Directions for this task
The records that follow are to be repeated without alteration.

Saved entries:

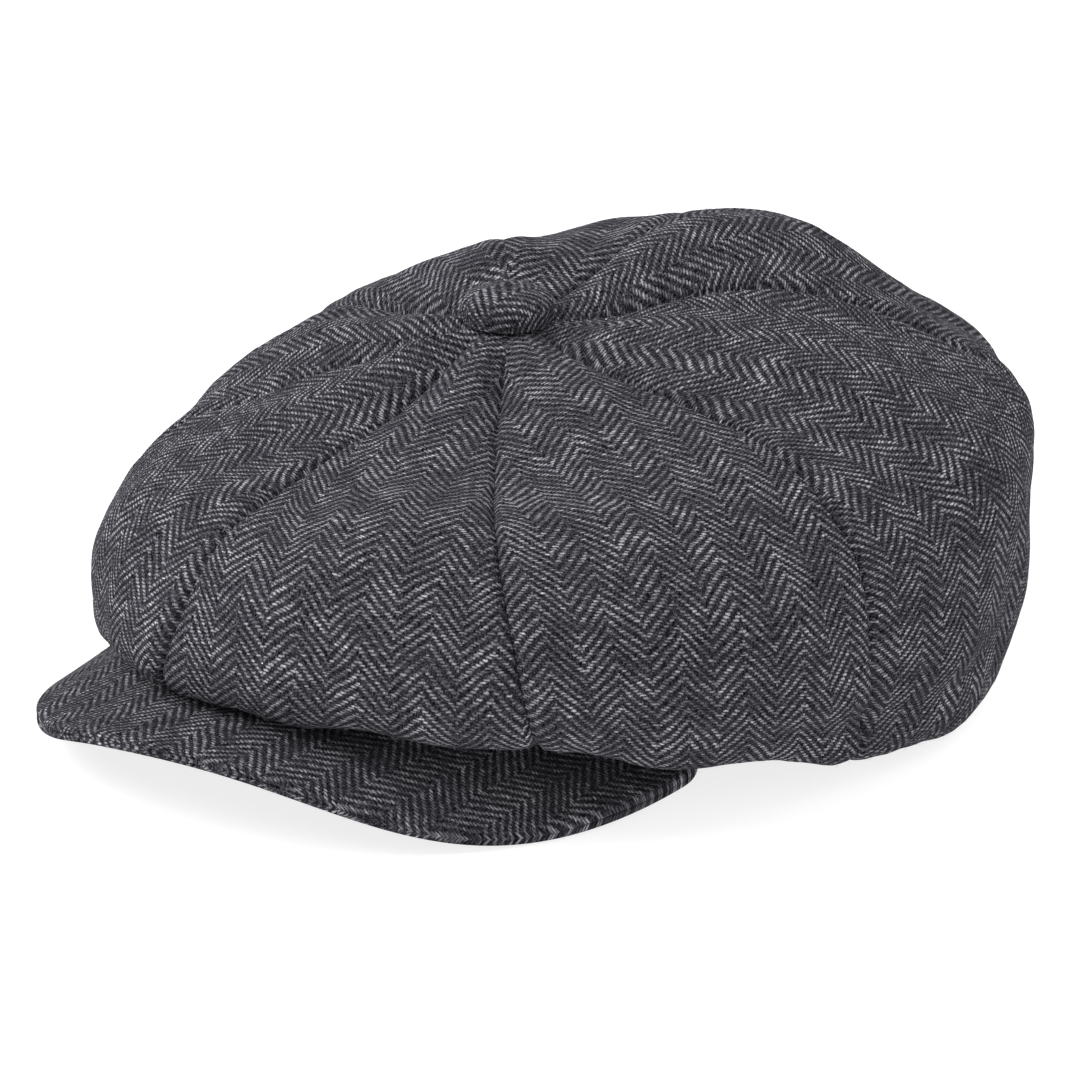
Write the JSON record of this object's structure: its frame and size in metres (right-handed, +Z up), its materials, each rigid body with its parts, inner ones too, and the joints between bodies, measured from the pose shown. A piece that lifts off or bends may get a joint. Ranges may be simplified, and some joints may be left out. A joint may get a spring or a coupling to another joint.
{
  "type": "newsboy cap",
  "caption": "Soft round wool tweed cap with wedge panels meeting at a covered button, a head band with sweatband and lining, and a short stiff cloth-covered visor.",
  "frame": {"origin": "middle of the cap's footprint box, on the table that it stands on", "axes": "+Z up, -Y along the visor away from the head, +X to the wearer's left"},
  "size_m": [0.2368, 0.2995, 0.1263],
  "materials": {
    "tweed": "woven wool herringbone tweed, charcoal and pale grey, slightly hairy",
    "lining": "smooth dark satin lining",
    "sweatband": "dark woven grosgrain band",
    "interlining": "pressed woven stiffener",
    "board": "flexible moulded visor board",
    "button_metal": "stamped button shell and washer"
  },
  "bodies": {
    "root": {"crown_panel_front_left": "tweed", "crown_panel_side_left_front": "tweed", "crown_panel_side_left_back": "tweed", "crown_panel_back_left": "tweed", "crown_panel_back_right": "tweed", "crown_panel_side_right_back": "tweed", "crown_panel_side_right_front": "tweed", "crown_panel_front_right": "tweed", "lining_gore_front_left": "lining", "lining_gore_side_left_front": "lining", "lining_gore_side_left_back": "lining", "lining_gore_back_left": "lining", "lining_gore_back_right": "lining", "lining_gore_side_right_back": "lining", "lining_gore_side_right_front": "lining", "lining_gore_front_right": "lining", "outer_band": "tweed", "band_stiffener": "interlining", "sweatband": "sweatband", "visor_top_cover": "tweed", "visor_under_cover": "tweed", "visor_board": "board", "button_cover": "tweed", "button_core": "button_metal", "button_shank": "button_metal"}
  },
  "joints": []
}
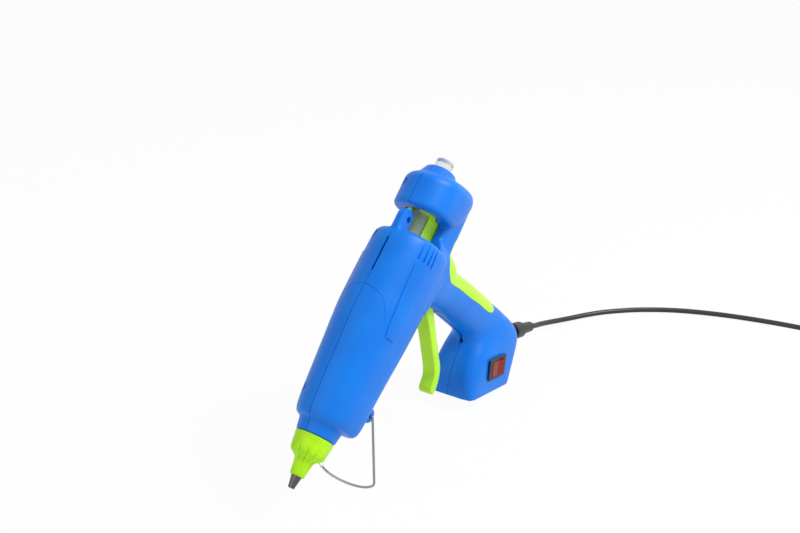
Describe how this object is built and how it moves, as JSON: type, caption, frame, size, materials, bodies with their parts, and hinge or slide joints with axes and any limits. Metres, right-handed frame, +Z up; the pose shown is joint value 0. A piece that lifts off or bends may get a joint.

Result for this exercise
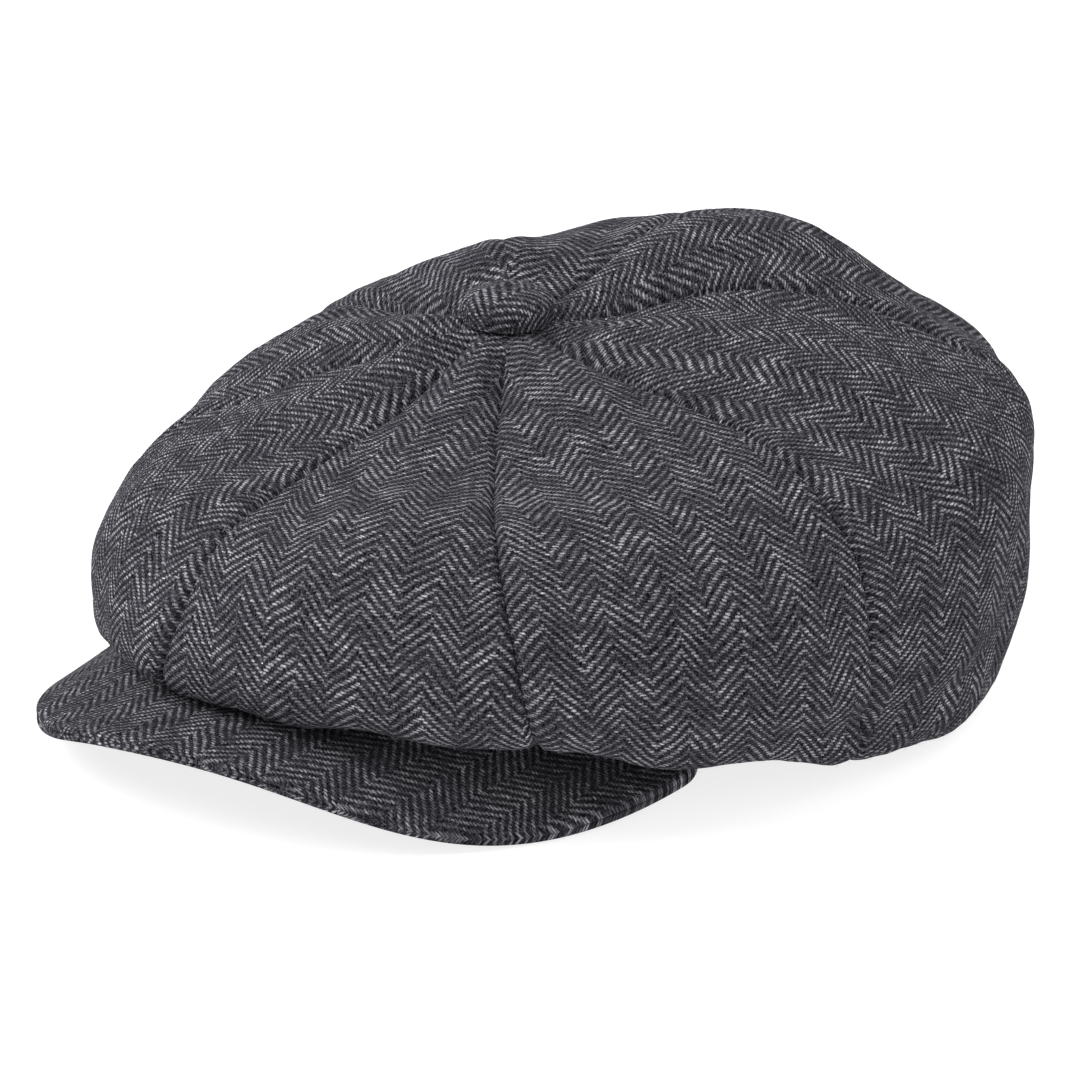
Write the JSON record of this object's structure: its frame and size in metres (right-handed, +Z up), its materials, each rigid body with its parts, inner ones too, and the joints between bodies, measured from the pose shown. A piece that lifts off or bends may get a joint. Ranges may be simplified, and some joints may be left out. A joint may get a spring or a coupling to another joint.
{
  "type": "newsboy cap",
  "caption": "Soft round wool tweed cap with wedge panels meeting at a covered button, a head band with sweatband and lining, and a short stiff cloth-covered visor.",
  "frame": {"origin": "middle of the cap's footprint box, on the table that it stands on", "axes": "+Z up, -Y along the visor away from the head, +X to the wearer's left"},
  "size_m": [0.2368, 0.2995, 0.1263],
  "materials": {
    "tweed": "woven wool herringbone tweed, charcoal and pale grey, slightly hairy",
    "lining": "smooth dark satin lining",
    "sweatband": "dark woven grosgrain band",
    "interlining": "pressed woven stiffener",
    "board": "flexible moulded visor board",
    "button_metal": "stamped button shell and washer"
  },
  "bodies": {
    "root": {"crown_panel_front_left": "tweed", "crown_panel_side_left_front": "tweed", "crown_panel_side_left_back": "tweed", "crown_panel_back_left": "tweed", "crown_panel_back_right": "tweed", "crown_panel_side_right_back": "tweed", "crown_panel_side_right_front": "tweed", "crown_panel_front_right": "tweed", "lining_gore_front_left": "lining", "lining_gore_side_left_front": "lining", "lining_gore_side_left_back": "lining", "lining_gore_back_left": "lining", "lining_gore_back_right": "lining", "lining_gore_side_right_back": "lining", "lining_gore_side_right_front": "lining", "lining_gore_front_right": "lining", "outer_band": "tweed", "band_stiffener": "interlining", "sweatband": "sweatband", "visor_top_cover": "tweed", "visor_under_cover": "tweed", "visor_board": "board", "button_cover": "tweed", "button_core": "button_metal", "button_shank": "button_metal"}
  },
  "joints": []
}
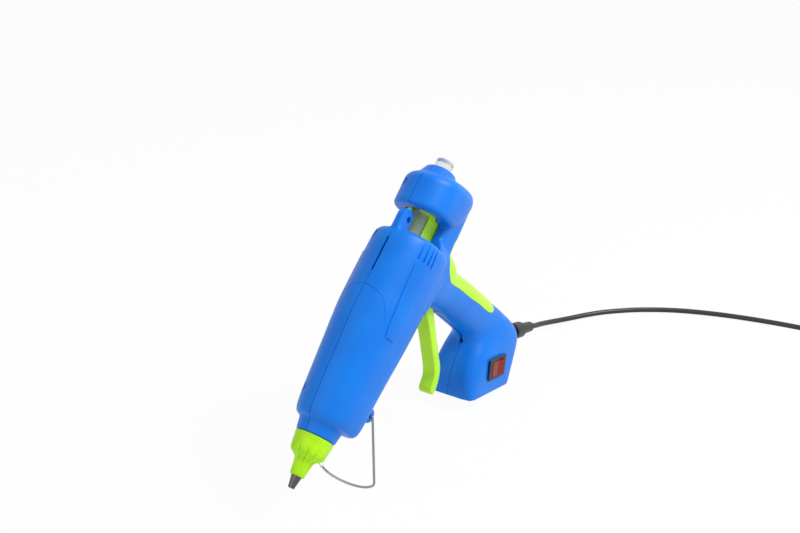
Describe how this object is built and how it moves, as JSON: type, caption, frame, size, materials, bodies with their parts, and hinge or slide joints with axes and any limits. Metres, right-handed frame, +Z up; the pose shown is joint value 0. A piece that lifts off or bends may get a joint.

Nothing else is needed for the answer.